Make sure there’s enough visual weight balance. A large horizontal piece on one wall needs something substantial on other walls or the room feels lopsided. That something could be a vertical piece, furniture, or even just a good sized plant honestly.

Practical Installation Stuff

Canvas pieces under 20 pounds can usually hang on a regular nail. Anything heavier needs wall anchors or you’re gonna have a bad time. I learned this the hard way don’t ask.

Framed pieces with glass are always heavier than you expect. Use D-rings and picture wire for anything over 10 pounds, and definitely use wall anchors rated for the weight.

For horizontal pieces especially wide ones, use two hanging points instead of one centered point. This prevents tilting and distributes weight better.

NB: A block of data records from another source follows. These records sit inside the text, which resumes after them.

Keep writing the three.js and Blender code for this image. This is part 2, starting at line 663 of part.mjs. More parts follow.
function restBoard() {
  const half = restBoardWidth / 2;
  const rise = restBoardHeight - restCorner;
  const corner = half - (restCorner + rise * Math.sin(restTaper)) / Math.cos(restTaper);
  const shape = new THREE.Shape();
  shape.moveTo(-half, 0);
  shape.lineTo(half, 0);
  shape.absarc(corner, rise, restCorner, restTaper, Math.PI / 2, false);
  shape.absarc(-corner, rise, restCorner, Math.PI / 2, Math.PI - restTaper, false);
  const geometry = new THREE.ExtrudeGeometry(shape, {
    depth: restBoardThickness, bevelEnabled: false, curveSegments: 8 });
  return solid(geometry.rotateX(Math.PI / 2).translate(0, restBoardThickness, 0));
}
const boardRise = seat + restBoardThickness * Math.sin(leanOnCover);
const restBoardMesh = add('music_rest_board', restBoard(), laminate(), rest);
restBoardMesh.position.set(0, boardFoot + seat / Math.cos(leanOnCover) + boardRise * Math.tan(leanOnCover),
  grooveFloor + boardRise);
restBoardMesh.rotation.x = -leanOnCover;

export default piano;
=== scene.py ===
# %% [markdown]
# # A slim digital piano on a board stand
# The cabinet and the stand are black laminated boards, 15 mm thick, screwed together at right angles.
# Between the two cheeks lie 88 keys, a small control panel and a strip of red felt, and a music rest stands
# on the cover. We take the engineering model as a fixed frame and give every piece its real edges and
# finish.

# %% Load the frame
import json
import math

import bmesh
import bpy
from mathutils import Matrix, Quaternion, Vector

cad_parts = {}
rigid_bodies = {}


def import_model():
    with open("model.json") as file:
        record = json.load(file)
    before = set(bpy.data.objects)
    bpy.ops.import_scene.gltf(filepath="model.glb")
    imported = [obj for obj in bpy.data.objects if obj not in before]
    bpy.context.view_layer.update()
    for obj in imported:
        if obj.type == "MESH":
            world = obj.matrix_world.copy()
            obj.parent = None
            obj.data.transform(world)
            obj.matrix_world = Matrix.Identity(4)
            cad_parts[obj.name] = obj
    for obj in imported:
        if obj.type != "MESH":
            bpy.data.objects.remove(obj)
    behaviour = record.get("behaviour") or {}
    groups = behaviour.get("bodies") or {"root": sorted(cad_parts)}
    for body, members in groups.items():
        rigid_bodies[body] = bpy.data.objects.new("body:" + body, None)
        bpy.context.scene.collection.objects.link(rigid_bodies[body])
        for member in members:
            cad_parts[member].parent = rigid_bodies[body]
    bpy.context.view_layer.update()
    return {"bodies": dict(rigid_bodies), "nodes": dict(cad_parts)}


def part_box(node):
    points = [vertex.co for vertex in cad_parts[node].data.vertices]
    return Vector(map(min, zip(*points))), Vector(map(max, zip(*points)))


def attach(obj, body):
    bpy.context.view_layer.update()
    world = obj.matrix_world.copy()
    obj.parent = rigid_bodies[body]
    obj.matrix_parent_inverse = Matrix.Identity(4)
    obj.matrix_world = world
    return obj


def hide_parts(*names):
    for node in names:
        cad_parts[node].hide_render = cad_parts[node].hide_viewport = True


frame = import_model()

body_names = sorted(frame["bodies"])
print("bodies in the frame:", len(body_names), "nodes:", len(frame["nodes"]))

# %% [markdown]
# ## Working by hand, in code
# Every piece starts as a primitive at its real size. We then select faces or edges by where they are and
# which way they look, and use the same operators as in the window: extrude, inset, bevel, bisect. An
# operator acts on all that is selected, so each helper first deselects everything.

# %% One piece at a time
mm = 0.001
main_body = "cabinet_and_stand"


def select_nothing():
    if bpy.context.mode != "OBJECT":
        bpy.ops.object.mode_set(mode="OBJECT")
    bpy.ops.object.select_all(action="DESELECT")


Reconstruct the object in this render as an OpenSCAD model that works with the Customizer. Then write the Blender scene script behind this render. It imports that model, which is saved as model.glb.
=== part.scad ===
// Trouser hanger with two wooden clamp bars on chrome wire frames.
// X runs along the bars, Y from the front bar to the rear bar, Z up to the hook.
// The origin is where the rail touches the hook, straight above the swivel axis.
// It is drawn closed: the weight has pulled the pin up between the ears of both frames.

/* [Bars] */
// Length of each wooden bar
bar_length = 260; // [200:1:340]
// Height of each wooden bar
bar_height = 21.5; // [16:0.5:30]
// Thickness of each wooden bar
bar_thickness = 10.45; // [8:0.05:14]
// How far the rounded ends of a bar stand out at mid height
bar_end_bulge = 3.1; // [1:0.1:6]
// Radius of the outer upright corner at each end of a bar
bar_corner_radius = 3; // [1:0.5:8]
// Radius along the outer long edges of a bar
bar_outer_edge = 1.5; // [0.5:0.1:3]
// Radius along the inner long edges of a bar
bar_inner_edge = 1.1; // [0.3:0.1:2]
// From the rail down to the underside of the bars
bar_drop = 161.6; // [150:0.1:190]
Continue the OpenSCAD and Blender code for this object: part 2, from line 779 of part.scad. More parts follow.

Level is non-negotiable. Get a small bubble level or use the one on your phone. A piece that’s even slightly off-level will bug you forever even if you don’t consciously notice it.

Budget Reality Check

Canvas prints are usually your most affordable option, running maybe $50-200 for decent quality in living room sizes. Framed prints add $50-150 for the frame depending on size and materials. Acrylic prints start around $200 and go up quickly. Metal prints are similar.

If you’re on a tight budget, get a high quality print and invest in a nice frame. The frame elevates everything. I’d rather have a $30 print in a $100 frame than a $130 print in a cheap frame.

Where This All Falls Apart

Sometimes you just love a piece and the orientation is what it is and you make it work anyway. I have a vertical abstract piece in my own living room that breaks like three of my own rules but I love it so it stays. Rules are guidelines not laws.

Also if your living room has weird architecture – angled ceilings, lots of windows, built-ins everywhere – you might need to ignore standard advice and just experiment. Take a Saturday, use painter’s tape to mark out different sizes and orientations on your wall, live with it for a few days, see what feels right.

The whole point is making your space feel good to be in, and sometimes that means a vertical piece where horizontal would be “correct” or vice versa. Trust your gut after you’ve considered the guidelines.